It definitely is!Navigation is a lost art. To think before GPS I drove throughout Europe just having studied the maps (anyone remember those?) beforehand, and using my noggin and sense of direction. Does anyone have a sense of direction anymore? A compass in the car would be useful too.
Here's the thing, and I love Google Maps, and I prefer to use it to navigate when I don't know where I'm going, BUT...it does not always give the fastest routes. It gives the most commonly used fastest routes. You can test this out if you're driving someplace that you know like the back of your hand and you know streets and side roads that are typically quicker than main thoroughfares. For example, yesterday was my first time taking the Polestar into work from the suburbs down into the center of Boston.
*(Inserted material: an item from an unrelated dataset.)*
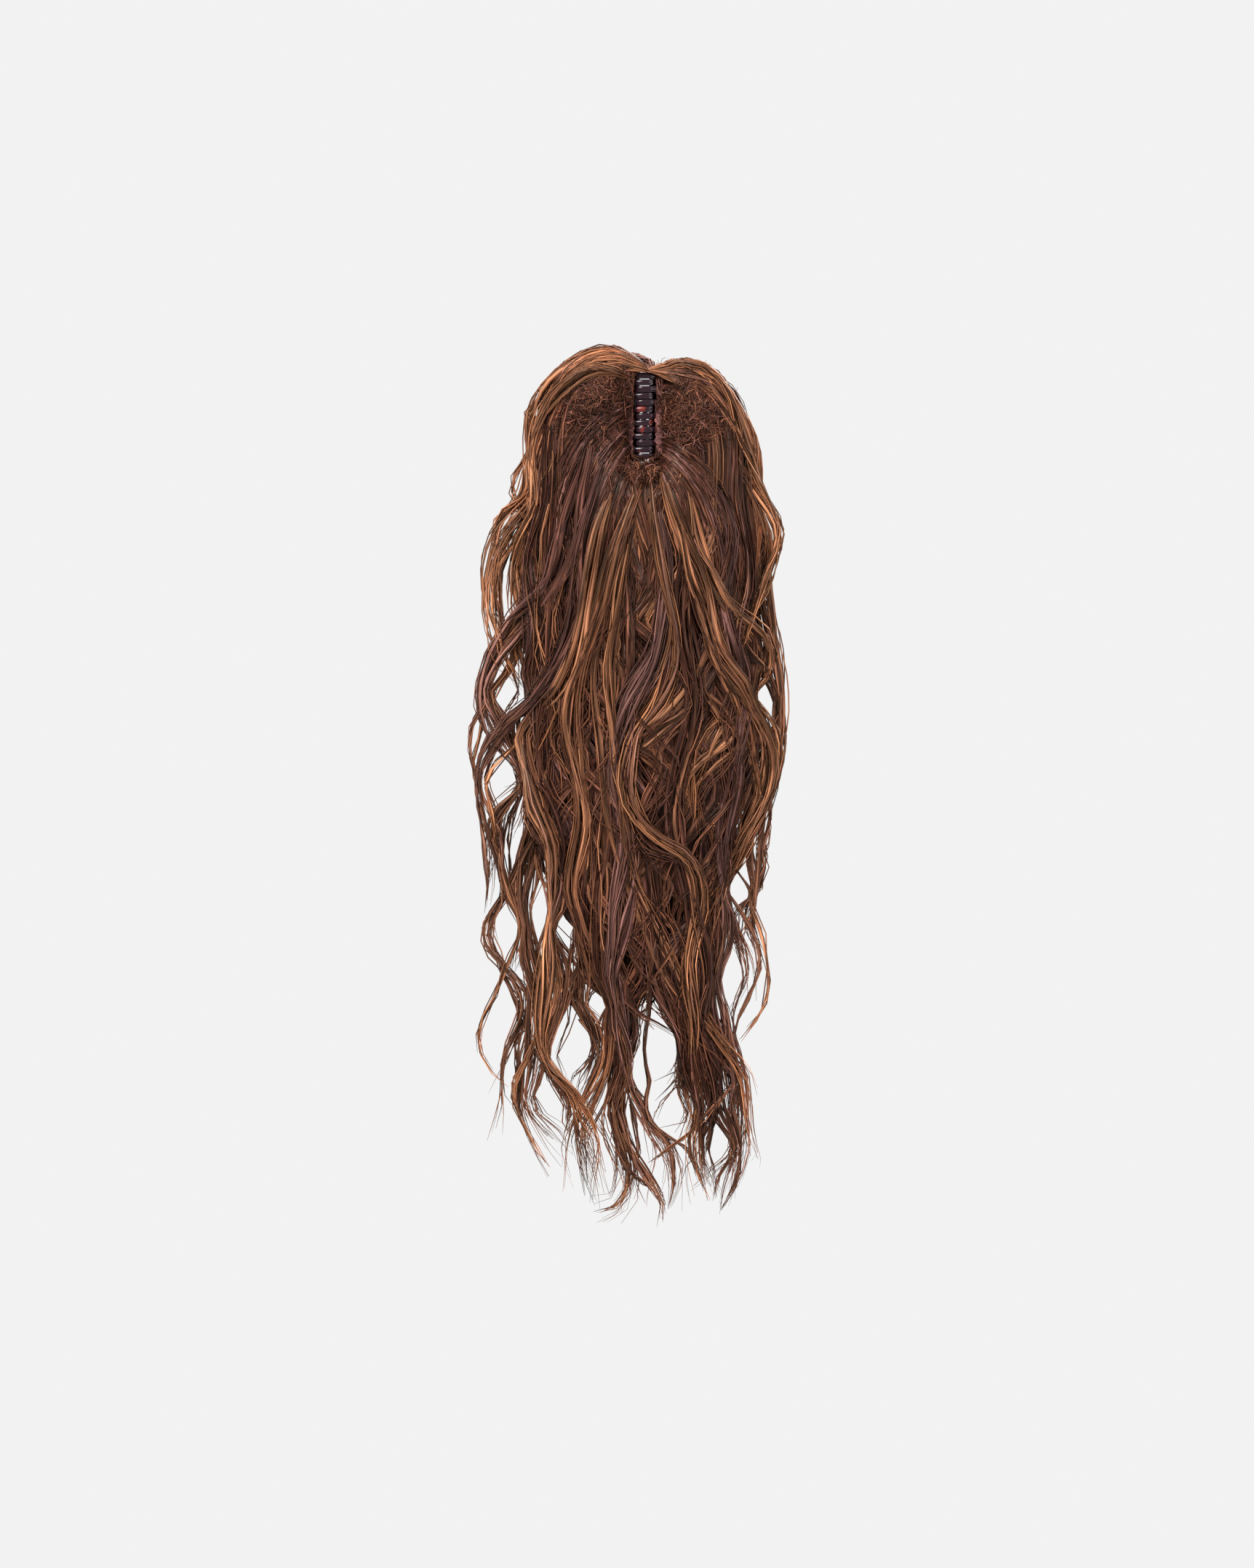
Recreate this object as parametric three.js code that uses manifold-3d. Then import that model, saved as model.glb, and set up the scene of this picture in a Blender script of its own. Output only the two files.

Google Maps gave me the expected main artery route options and the expected arrival time. However, I drove the route I know to typically be faster that avoids the main choke points. As it kept updating the route to match what I was doing, it kept dropping the expected arrival time, until I arrived 15 minutes ahead of the original expected time. Google simply does not know how to make use of side streets, unless it detects that a main artery is closed or is brick red with traffic. Then it offers a small workaround. However...it offers that workaround to EVERYONE currently navigating in that space, so you'll see that route backup too.
So there is value in both knowing and learning the area AND for Google to show traffic for all the roads displayed on the map.